= PROBLEM =
Your task is to copy a single run of lines that starts at the line with "front_cover();" and stops at the line with "for node in", keeping both ends. Copy nothing else.

= DATA SEGMENT =

◇ ◇ ◇

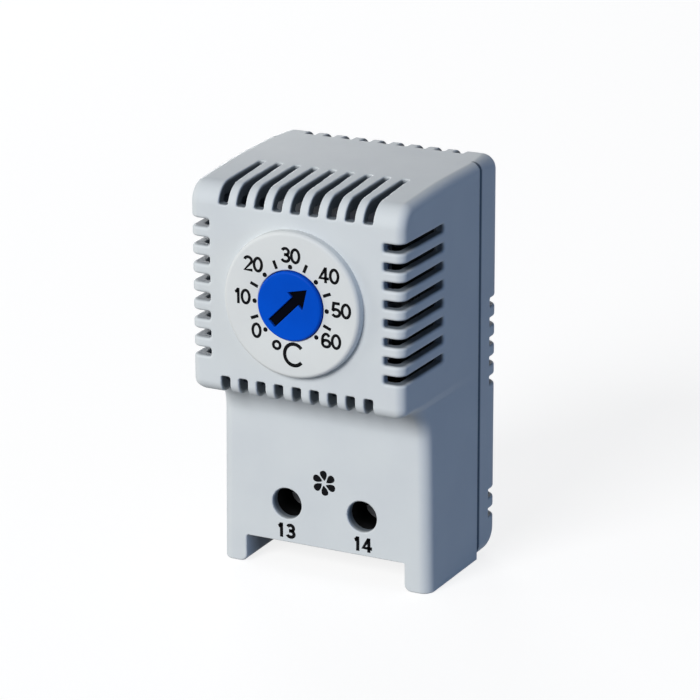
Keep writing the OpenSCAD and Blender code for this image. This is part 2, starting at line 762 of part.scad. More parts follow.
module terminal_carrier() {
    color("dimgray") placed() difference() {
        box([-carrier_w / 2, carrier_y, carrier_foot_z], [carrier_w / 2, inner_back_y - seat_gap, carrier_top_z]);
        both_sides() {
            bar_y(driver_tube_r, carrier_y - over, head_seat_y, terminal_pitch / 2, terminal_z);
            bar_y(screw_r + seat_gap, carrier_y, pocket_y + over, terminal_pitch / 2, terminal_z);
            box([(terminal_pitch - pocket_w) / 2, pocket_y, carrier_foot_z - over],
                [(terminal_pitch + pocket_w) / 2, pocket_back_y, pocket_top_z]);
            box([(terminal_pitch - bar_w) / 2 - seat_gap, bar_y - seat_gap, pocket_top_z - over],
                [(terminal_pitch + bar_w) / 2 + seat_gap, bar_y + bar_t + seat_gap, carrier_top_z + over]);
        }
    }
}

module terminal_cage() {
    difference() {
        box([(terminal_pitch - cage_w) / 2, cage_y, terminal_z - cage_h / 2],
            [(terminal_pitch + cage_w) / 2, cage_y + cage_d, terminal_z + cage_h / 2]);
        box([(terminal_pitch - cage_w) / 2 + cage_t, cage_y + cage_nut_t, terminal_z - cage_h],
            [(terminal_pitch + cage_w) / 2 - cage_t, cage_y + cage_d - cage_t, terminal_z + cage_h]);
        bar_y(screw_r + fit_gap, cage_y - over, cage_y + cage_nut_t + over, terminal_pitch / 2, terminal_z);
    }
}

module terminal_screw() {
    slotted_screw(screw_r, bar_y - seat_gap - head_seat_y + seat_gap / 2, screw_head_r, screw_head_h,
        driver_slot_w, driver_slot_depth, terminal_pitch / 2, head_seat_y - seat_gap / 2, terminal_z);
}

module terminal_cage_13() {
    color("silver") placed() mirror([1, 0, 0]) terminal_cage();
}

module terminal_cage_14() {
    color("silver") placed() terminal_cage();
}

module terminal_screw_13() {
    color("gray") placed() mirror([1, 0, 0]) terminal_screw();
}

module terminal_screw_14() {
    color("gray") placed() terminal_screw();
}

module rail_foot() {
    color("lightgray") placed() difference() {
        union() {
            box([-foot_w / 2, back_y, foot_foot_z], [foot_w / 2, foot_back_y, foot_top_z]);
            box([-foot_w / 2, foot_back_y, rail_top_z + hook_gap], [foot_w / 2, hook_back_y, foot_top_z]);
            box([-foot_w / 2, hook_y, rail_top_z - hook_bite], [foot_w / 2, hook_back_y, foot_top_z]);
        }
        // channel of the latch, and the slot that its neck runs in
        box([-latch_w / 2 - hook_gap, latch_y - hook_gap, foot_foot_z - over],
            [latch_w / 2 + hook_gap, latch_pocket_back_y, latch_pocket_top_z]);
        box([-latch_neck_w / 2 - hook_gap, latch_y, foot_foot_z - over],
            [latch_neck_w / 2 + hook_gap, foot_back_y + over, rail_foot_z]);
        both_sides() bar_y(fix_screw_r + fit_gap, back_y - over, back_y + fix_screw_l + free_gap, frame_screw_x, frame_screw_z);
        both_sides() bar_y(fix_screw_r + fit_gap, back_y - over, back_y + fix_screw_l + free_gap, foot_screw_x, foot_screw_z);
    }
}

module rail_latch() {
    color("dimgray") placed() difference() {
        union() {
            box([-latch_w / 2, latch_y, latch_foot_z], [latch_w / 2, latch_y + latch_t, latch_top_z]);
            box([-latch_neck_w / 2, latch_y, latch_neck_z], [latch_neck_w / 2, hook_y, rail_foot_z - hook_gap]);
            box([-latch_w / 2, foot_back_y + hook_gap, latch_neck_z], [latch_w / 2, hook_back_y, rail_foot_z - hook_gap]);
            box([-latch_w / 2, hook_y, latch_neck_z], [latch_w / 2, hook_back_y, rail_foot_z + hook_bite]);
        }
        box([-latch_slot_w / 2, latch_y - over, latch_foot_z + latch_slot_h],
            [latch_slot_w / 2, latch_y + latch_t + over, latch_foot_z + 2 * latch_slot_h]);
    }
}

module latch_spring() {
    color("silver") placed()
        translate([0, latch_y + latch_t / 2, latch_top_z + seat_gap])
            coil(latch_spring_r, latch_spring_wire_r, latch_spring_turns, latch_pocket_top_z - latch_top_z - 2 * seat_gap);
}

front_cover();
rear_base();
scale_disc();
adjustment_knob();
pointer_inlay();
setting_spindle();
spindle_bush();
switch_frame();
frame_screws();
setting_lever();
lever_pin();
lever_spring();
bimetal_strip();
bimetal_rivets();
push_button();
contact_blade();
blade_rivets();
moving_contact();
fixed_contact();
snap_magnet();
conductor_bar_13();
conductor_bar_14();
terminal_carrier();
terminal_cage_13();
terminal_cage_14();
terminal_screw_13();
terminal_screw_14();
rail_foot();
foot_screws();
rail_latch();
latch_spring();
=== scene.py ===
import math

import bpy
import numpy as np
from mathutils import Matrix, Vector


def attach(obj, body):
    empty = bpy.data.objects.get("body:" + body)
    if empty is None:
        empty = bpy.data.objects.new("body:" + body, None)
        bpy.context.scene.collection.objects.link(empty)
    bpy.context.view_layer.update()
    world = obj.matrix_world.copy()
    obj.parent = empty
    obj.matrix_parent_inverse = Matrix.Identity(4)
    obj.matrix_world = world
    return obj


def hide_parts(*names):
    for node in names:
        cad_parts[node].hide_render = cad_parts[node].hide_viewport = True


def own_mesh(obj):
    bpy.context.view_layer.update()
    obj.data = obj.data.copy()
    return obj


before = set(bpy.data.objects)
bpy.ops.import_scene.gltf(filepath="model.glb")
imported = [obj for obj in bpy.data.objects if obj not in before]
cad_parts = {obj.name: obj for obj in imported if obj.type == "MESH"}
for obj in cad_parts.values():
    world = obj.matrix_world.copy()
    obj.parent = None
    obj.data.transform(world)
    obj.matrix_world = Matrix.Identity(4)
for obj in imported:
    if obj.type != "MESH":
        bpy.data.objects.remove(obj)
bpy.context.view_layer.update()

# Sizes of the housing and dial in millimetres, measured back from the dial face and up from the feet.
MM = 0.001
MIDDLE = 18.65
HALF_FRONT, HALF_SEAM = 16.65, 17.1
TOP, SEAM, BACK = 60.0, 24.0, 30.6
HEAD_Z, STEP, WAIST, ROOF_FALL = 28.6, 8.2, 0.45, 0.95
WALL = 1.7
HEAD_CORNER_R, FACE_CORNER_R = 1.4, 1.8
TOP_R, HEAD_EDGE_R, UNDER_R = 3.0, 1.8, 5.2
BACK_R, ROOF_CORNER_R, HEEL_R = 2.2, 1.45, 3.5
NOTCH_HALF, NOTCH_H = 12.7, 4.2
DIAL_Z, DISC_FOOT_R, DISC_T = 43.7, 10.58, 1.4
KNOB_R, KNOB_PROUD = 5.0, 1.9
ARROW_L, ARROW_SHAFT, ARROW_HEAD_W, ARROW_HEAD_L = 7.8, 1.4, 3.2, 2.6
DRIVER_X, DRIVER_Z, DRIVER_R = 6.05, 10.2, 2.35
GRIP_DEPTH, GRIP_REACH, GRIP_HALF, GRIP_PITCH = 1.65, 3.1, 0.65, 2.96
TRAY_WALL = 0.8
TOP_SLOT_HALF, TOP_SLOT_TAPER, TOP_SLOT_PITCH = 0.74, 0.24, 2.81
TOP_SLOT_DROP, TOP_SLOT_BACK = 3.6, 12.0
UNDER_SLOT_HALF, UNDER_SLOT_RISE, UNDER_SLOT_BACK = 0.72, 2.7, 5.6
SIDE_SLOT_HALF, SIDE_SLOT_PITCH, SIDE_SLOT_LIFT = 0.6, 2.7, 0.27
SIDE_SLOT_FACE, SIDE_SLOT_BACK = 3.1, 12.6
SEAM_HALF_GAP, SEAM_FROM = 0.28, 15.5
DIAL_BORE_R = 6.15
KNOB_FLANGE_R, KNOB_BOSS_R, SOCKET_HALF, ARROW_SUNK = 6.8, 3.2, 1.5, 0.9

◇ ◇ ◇

= ANSWER TO THIS TASK =
front_cover();
rear_base();
scale_disc();
adjustment_knob();
pointer_inlay();
setting_spindle();
spindle_bush();
switch_frame();
frame_screws();
setting_lever();
lever_pin();
lever_spring();
bimetal_strip();
bimetal_rivets();
push_button();
contact_blade();
blade_rivets();
moving_contact();
fixed_contact();
snap_magnet();
conductor_bar_13();
conductor_bar_14();
terminal_carrier();
terminal_cage_13();
terminal_cage_14();
terminal_screw_13();
terminal_screw_14();
rail_foot();
foot_screws();
rail_latch();
latch_spring();
=== scene.py ===
import math

import bpy
import numpy as np
from mathutils import Matrix, Vector


def attach(obj, body):
    empty = bpy.data.objects.get("body:" + body)
    if empty is None:
        empty = bpy.data.objects.new("body:" + body, None)
        bpy.context.scene.collection.objects.link(empty)
    bpy.context.view_layer.update()
    world = obj.matrix_world.copy()
    obj.parent = empty
    obj.matrix_parent_inverse = Matrix.Identity(4)
    obj.matrix_world = world
    return obj


def hide_parts(*names):
    for node in names:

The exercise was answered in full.